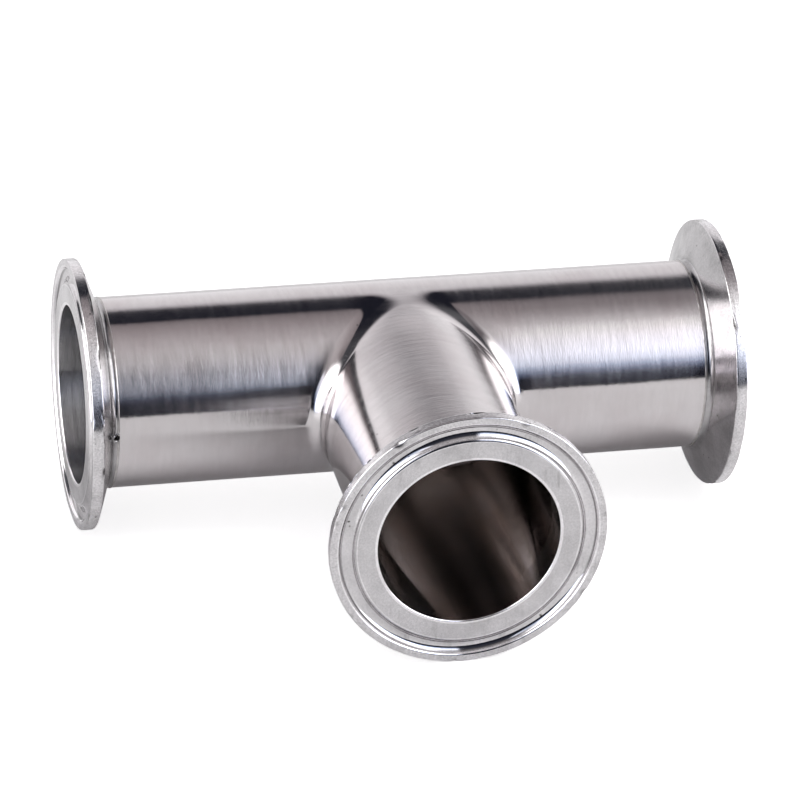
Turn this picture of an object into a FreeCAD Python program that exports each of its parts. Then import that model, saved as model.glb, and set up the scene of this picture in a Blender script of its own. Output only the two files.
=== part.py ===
# Equal pipe tee with a clamp ferrule on each of its three ports.
# Sizes are millimetres. The two centrelines cross at the origin: the run lies along X,
# the branch leaves along -Y, and +Z is up, so the tee lies on the rims of its ferrules.
import FreeCAD, Part
import math
import os
import Sketcher

from FreeCAD import Placement, Rotation, Vector

doc = FreeCAD.newDocument("pipe_tee")

# Driving sizes

driving_sizes = [
    ("centre_to_face", 78.0, "crossing point to the sealing face of every port"),
    ("tube_diameter", 45.0, "outside of the run and of the branch"),
    ("wall", 1.5, "thickness of the tube"),
    ("crotch_fillet", 4.0, "outside blend between run and branch, at mid height"),
    ("rim_diameter", 64.0, "outside of the ferrule that the clamp closes on"),
    ("rim_thickness", 2.7, "straight edge of the rim, behind the face"),
    ("cone_angle", 20.0, "slope of the back of the rim, in degrees from the face"),
    ("neck_fillet", 1.3, "blend between the neck and the cone"),
    ("neck_land", 0.1, "straight neck between the weld and that blend"),
    ("outer_land", 1.9, "flat of the face between the gasket groove and the rim's outside"),
    ("groove_width", 3.8, "gasket groove across its mouth"),
    ("groove_depth", 1.58, "gasket groove below the face"),
    ("groove_lip", 0.45, "rounding of both lips of the groove"),
    ("bore_break", 0.4, "rounding where the bore meets the face"),
    ("rim_break", 0.3, "rounding of the two outer edges of the rim"),
    ("weld_width", 0.6, "length of the bead between tube and ferrule"),
    ("weld_crown", 0.1, "height of the bead above the tube"),
]

size = doc.addObject("Spreadsheet::Sheet", "size")
for row, (alias, value, note) in enumerate(driving_sizes, start=1):
    size.set(f"A{row}", alias)
    size.set(f"B{row}", str(value))
    size.set(f"C{row}", note)
    size.setAlias(f"B{row}", alias)
doc.recompute()

# Places that follow from the driving sizes

tube_radius = "size.tube_diameter / 2"
bore_radius = "(size.tube_diameter / 2 - size.wall)"
rim_radius = "size.rim_diameter / 2"
rim_back = "(size.centre_to_face - size.rim_thickness)"
cone_root = f"({rim_back} - ({rim_radius} - {tube_radius}) * tan(size.cone_angle))"
ferrule_start = f"({cone_root} - size.neck_fillet * tan(45 - size.cone_angle / 2) - size.neck_land)"
tube_end = f"({ferrule_start} - size.weld_width)"
groove_outside = f"({rim_radius} - size.outer_land)"
groove_middle = f"({groove_outside} - size.groove_width / 2)"
groove_inside = f"({groove_outside} - size.groove_width)"
groove_radius = "((size.groove_width ^ 2 / 4 + size.groove_depth ^ 2) / (2 * size.groove_depth))"
crown_radius = "((size.weld_width ^ 2 / 4 + size.weld_crown ^ 2) / (2 * size.weld_crown))"


def value_of(expression):
    """Number that an expression on the sheet comes to."""
    return float(size.evalExpression(expression))


# Tee body: the branch is drawn out of the run, so the two blend without a seam


def swung_wedge(radius, fillet, side):
    """Filled corner between run and branch: every level section is the same shape,
    scaled by the half width of the tubes at that height, so it touches both tubes
    along a plane curve and fades to nothing at the top and the bottom."""
    reach = 1 + fillet / radius
    bend = math.sqrt(0.5)  # weight of the middle pole of a quarter circle
    half_circle = [(0, -radius, 1), (radius, -radius, bend), (radius, 0, 1),
                   (radius, radius, bend), (0, radius, 1)]
    corner = [(side * reach, -1, 1), (side, -1, bend), (side, -reach, 1)]
    poles = [[Vector(half * x, half * y, z) for x, y, _ in corner] for half, z, _ in half_circle]
    weights = [[level * turn for _, _, turn in corner] for _, _, level in half_circle]
    surface = Part.BSplineSurface()
    surface.buildFromPolesMultsKnots(poles, [3, 2, 3], [3, 3], [0, 1, 2], [0, 1],
                                     False, False, 2, 2, weights)
    skin = surface.toShape()
    middle = Part.makeLine(Vector(0, 0, -radius), Vector(0, 0, radius))
    rims = [edge for edge in skin.Edges if edge.Length > radius]
    sides = [Part.Face(Part.Wire([rim, middle])) for rim in rims]
    shell = Part.Compound([skin] + sides)
    shell.sewShape()
    wedge = Part.Solid(shell.Shells[0])
    if wedge.Volume < 0:
        wedge.reverse()
    return wedge


def tee_form(name, radius, half_length, fillet):
    """Two equal cylinders, crossing at the origin, with both corners filled."""
    run = doc.addObject("Part::Cylinder", f"{name}_run")
    run.Placement = Placement(Vector(), Rotation(Vector(0, 1, 0), 90))
    run.setExpression("Placement.Base.x", f"-1 * {half_length}")
    run.setExpression("Height", f"2 * {half_length}")
    run.setExpression("Radius", radius)
    branch = doc.addObject("Part::Cylinder", f"{name}_branch")
    branch.Placement = Placement(Vector(), Rotation(Vector(1, 0, 0), 90))
    branch.setExpression("Height", half_length)
    branch.setExpression("Radius", radius)
    corners = doc.addObject("Part::Feature", f"{name}_corners")
    corners.Shape = Part.Compound([swung_wedge(value_of(radius), value_of(fillet), side)
                                   for side in (-1, 1)])
    form = doc.addObject("Part::MultiFuse", f"{name}_form")
    form.Shapes = [run, branch, corners]
    form.Refine = True
    return form


outside = tee_form("outside", tube_radius, tube_end, "size.crotch_fillet")
inside = tee_form("inside", bore_radius, "size.centre_to_face", "size.crotch_fillet + size.wall")
tee_body = doc.addObject("Part::Cut", "tee_body")
tee_body.Base = outside
tee_body.Tool = inside
tee_body.Refine = True


# Turned pieces: each is drawn as a half section, with X along the port and Y outwards


def new_section(body, name):
    """Sketch on the body's own XY plane."""
    sketch = body.newObject("Sketcher::SketchObject", name)
    plane = next(item for item in body.Origin.OriginFeatures if item.Role == "XY_Plane")
    sketch.AttachmentSupport = [(plane, "")]
    sketch.MapMode = "FlatFace"
    return sketch


def bind(sketch, kind, targets, expression):
    """Adds one dimension to a sketch and ties it to the sheet."""
    index = sketch.addConstraint(Sketcher.Constraint(kind, *targets, value_of(expression)))
    sketch.setExpression(f"Constraints[{index}]", expression)


def bind_point(sketch, edge, end, along, outwards):
    """Places one end of an edge: its distance along the port and from the axis."""
    bind(sketch, "DistanceX", (-1, 1, edge, end), along)
    bind(sketch, "DistanceY", (-1, 1, edge, end), outwards)


def closed_outline(sketch, corners):
    """Straight sides from corner to corner, each corner tied to its two expressions."""
    points = [Vector(value_of(along), value_of(outwards), 0) for along, outwards in corners]
    count = len(points)
    for number in range(count):
        sketch.addGeometry(Part.LineSegment(points[number], points[(number + 1) % count]))
    for number in range(count):
        sketch.addConstraint(Sketcher.Constraint("Coincident", number, 2, (number + 1) % count, 1))
    for number, (along, outwards) in enumerate(corners):
        bind_point(sketch, number, 1, along, outwards)


def turn(body, kind, name, sketch):
    """Full turn of a section about the port's axis."""
    feature = body.newObject(kind, name)
    feature.Profile = sketch
    feature.ReferenceAxis = (sketch, ["H_Axis"])
    feature.Angle = 360
    doc.recompute()
    return feature


same_place = 1e-4  # two circles nearer than this are one


def round_circles(body, base, name, radius, circles):
    """Rounds the circular edges of a turned piece, each given by its place and its radius."""
    wanted = [(value_of(along), value_of(outwards)) for along, outwards in circles]
    names = []
    for number, edge in enumerate(base.Shape.Edges, start=1):
        if edge.Curve.TypeId != "Part::GeomCircle":
            continue
        found = (edge.Curve.Center.x, edge.Curve.Radius)
        if any(math.dist(found, place) < same_place for place in wanted):
            names.append(f"Edge{number}")
    rounding = body.newObject("PartDesign::Fillet", name)
    rounding.Base = (base, names)
    rounding.setExpression("Radius", radius)
    doc.recompute()
    return rounding


def clamp_ferrule(label, direction):
    """Rim with a gasket groove in its face and a sloped back, on a short neck."""
    body = doc.addObject("PartDesign::Body", label)
    section = new_section(body, f"{label}_section")
    closed_outline(section, [
        (ferrule_start, bore_radius),
        ("size.centre_to_face", bore_radius),
        ("size.centre_to_face", rim_radius),
        (rim_back, rim_radius),
        (cone_root, tube_radius),
        (ferrule_start, tube_radius),
    ])
    blank = turn(body, "PartDesign::Revolution", f"{label}_blank", section)

    cutter = new_section(body, f"{label}_cutter")
    groove_centre = f"size.centre_to_face + {groove_radius} - size.groove_depth"
    middle = Vector(value_of(groove_centre), value_of(groove_middle), 0)
    cutter.addGeometry(Part.Circle(middle, Vector(0, 0, 1), value_of(groove_radius)))
    bind_point(cutter, 0, 3, groove_centre, groove_middle)
    bind(cutter, "Radius", (0,), groove_radius)
    groove = turn(body, "PartDesign::Groove", f"{label}_groove", cutter)

    neck = round_circles(body, groove, f"{label}_neck", "size.neck_fillet",
                         [(cone_root, tube_radius)])
    lips = round_circles(body, neck, f"{label}_lips", "size.groove_lip", [
        ("size.centre_to_face", groove_inside),
        ("size.centre_to_face", groove_outside),
    ])
    mouth = round_circles(body, lips, f"{label}_mouth", "size.bore_break",
                          [("size.centre_to_face", bore_radius)])
    body.Tip = round_circles(body, mouth, f"{label}_rim", "size.rim_break", [
        ("size.centre_to_face", rim_radius),
        (rim_back, rim_radius),
    ])
    body.Placement = Placement(Vector(), Rotation(Vector(1, 0, 0), direction))
    if groove.Shape.Volume >= blank.Shape.Volume:
        raise ValueError(f"{label}: the gasket groove cut nothing")
    return body


def butt_weld(label, direction):
    """Bead through the whole wall, flush with the bore and slightly crowned outside."""
    body = doc.addObject("PartDesign::Body", label)
    section = new_section(body, f"{label}_section")
    low, high = value_of(tube_end), value_of(ferrule_start)
    inner, outer = value_of(bore_radius), value_of(tube_radius)
    middle = f"({tube_end} + size.weld_width / 2)"
    arc_centre = f"({tube_radius} + size.weld_crown - {crown_radius})"
    centre = Vector(value_of(middle), value_of(arc_centre), 0)
    ring = Part.Circle(centre, Vector(0, 0, 1), value_of(crown_radius))
    from_high = math.atan2(outer - centre.y, high - centre.x)
    section.addGeometry(Part.LineSegment(Vector(low, outer, 0), Vector(low, inner, 0)))
    section.addGeometry(Part.LineSegment(Vector(low, inner, 0), Vector(high, inner, 0)))
    section.addGeometry(Part.LineSegment(Vector(high, inner, 0), Vector(high, outer, 0)))
    section.addGeometry(Part.ArcOfCircle(ring, from_high, math.pi - from_high))
    for first, second in ((0, 1), (1, 2), (2, 3)):
        section.addConstraint(Sketcher.Constraint("Coincident", first, 2, second, 1))
    section.addConstraint(Sketcher.Constraint("Coincident", 3, 2, 0, 1))
    bind_point(section, 1, 1, tube_end, bore_radius)
    bind_point(section, 1, 2, ferrule_start, bore_radius)
    bind_point(section, 0, 1, tube_end, tube_radius)
    bind_point(section, 2, 2, ferrule_start, tube_radius)
    bind(section, "Radius", (3,), crown_radius)
    body.Tip = turn(body, "PartDesign::Revolution", f"{label}_bead", section)
    body.Placement = Placement(Vector(), Rotation(Vector(1, 0, 0), direction))
    return body


# Ports: the direction in which each one leaves the crossing point

ports = [
    ("run_ferrule_right", "run_weld_right", Vector(1, 0, 0)),
    ("run_ferrule_left", "run_weld_left", Vector(-1, 0, 0)),
    ("branch_ferrule", "branch_weld", Vector(0, -1, 0)),
]
pieces = [tee_body]
for ferrule_label, weld_label, port_direction in ports:
    pieces.append(clamp_ferrule(ferrule_label, port_direction))
    pieces.append(butt_weld(weld_label, port_direction))

doc.recompute()

for item in doc.Objects:
    if "Invalid" in item.State or "Error" in item.State:
        raise ValueError(f"{item.Label}: {item.State}")
for piece in pieces:
    if piece.Shape.isNull() or not piece.Shape.isValid():
        raise ValueError(f"{piece.Label}: the shape is empty or not valid")

os.makedirs("parts", exist_ok=True)
for piece in pieces:
    piece.Shape.exportStep(f"parts/{piece.Label}.step")
    corner = piece.Shape.BoundBox
    print(f"{piece.Label}: {piece.Shape.Volume:.1f} mm3, "
          f"X {corner.XMin:.2f} {corner.XMax:.2f}, Y {corner.YMin:.2f} {corner.YMax:.2f}, "
          f"Z {corner.ZMin:.2f} {corner.ZMax:.2f}")
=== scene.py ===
import math
import bpy
import bmesh
from mathutils import Matrix, Vector, noise


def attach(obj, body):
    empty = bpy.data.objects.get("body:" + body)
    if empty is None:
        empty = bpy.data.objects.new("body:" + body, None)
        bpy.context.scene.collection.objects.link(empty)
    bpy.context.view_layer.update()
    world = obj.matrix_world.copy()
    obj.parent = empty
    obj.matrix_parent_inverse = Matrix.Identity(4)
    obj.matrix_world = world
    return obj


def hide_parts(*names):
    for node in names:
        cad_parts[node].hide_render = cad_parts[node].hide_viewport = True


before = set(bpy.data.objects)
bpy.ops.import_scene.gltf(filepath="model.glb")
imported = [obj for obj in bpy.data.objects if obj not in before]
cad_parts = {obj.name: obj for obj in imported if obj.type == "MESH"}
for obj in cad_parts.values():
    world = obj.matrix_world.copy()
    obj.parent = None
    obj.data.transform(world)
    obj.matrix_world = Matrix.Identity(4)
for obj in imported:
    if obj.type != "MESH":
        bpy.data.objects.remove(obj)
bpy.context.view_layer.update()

mm = 0.001
touching = 0.001 * mm    # points closer than this count as one
scene = bpy.context.scene
scene.view_settings.view_transform = "Standard"


# helpers for nodes

def addNode(tree, kind, inputs=None, **settings):
    node = tree.nodes.new(kind)
    for key, value in settings.items():
        setattr(node, key, value)
    for key, value in (inputs or {}).items():
        if isinstance(value, bpy.types.NodeSocket):
            tree.links.new(value, node.inputs[key])
        else:
            node.inputs[key].default_value = value
    return node


def mathNode(tree, operation, first, second=0.0, third=0.0):
    return addNode(tree, "ShaderNodeMath", {0: first, 1: second, 2: third}, operation=operation).outputs[0]


def mixColour(tree, factor, first, second, blend="MIX"):
    return addNode(tree, "ShaderNodeMix", {0: factor, 6: first, 7: second},
                   data_type="RGBA", blend_type=blend).outputs[2]


def mapRange(tree, value, low, high, newLow, newHigh, smooth=False):
    kind = "SMOOTHSTEP" if smooth else "LINEAR"
    return addNode(tree, "ShaderNodeMapRange", {"Value": value, "From Min": low, "From Max": high,
                   "To Min": newLow, "To Max": newHigh}, interpolation_type=kind).outputs[0]


def rampNode(tree, factor, stops):
    node = addNode(tree, "ShaderNodeValToRGB", {"Fac": factor})
    ramp = node.color_ramp
    while len(ramp.elements) < len(stops):
        ramp.elements.new(0.5)
    for element, (place, colour) in zip(ramp.elements, stops):
        element.position = place
    for element, (place, colour) in zip(ramp.elements, stops):
        if isinstance(colour, (int, float)):
            colour = (colour, colour, colour)
        element.color = (*colour, 1.0)
    return node.outputs["Color"]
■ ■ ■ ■
* _Stated goal_: Look through the material and say how many lines hold "True". Give the number only.

* _The solution_: 4